Missile Defense: Road to Cooperation

Ellen Tauscher
Special Envoy for Strategic Stability and Missile Defense 
Missile Defense Conference in Russia
Moscow, Russia
May 3, 2012

It is a pleasure to be here today at this important conference on Missile Defense and to present the views of the United States on how cooperation can help establish a new security environment in Europe.

Let me start by thanking Minister Serdyukov (Ser-dyoo-koff) for inviting me to participate today in this conference. I also want to acknowledge my colleagues, Deputy Foreign Minister Ryabkov and Deputy Defense Minister Antonov, with whom I have had the privilege of working with over the last three years. Together we have worked cooperatively to improve the national security of both the United States and Russia.

That cooperation is the key point that I want to emphasize at the start of this speech. The United States and Russia are working closely together on a range of issues. We are working together to stop the proliferation of weapons of mass destruction and reduce global nuclear stockpiles—that includes implementing the New START Treaty, which has been in force for more than a year now. We are working together to move materials to and from Afghanistan. We are working together on counter-narcotic and counter-terrorism operations. And, the United States has worked hard to secure Russia’s entry into the World Trade Organization.

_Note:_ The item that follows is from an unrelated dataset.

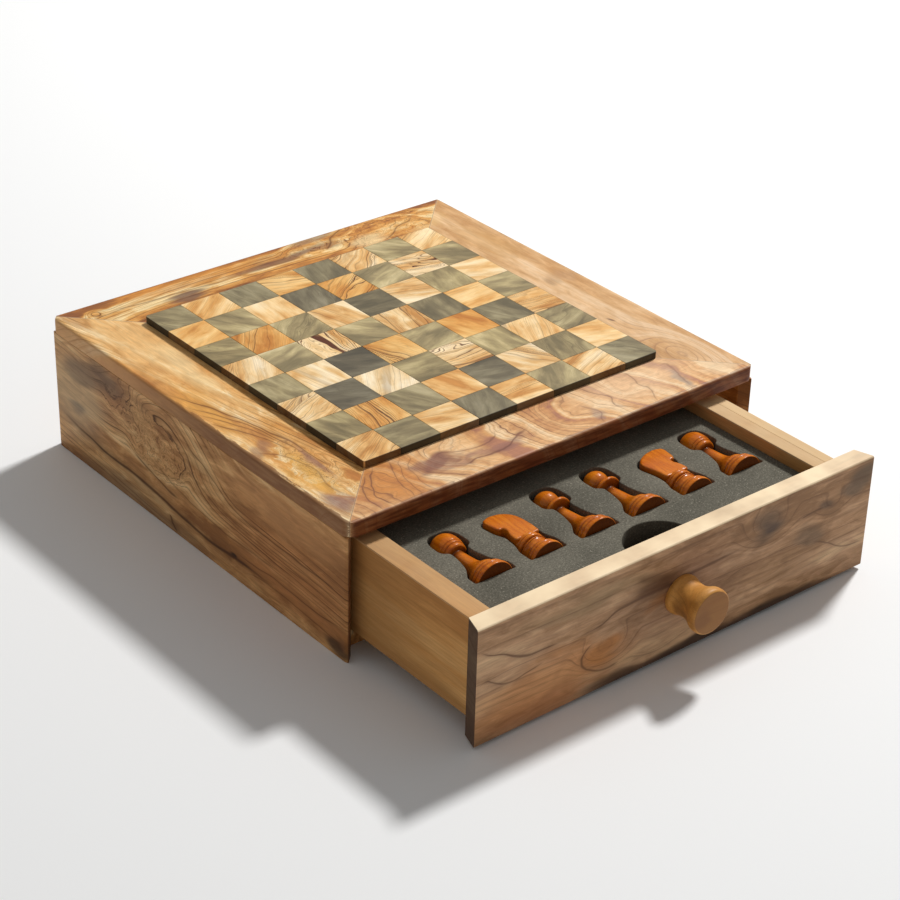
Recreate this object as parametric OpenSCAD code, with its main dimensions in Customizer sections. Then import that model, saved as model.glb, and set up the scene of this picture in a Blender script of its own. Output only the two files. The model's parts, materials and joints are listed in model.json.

The most recent report of the Bilateral Presidential Commission, established by Presidents Obama and Medvedev, highlights what our two governments are doing to broaden and deepen our cooperation and to advance our common interests. The photo on the report’s cover is actually a joint U.S.-Russian inspection mission under the Antarctic Treaty; the U.S. team is led by the Department of State. We’re not just working together in the capitals of the world, we’re actually working together at the ends of the world, too.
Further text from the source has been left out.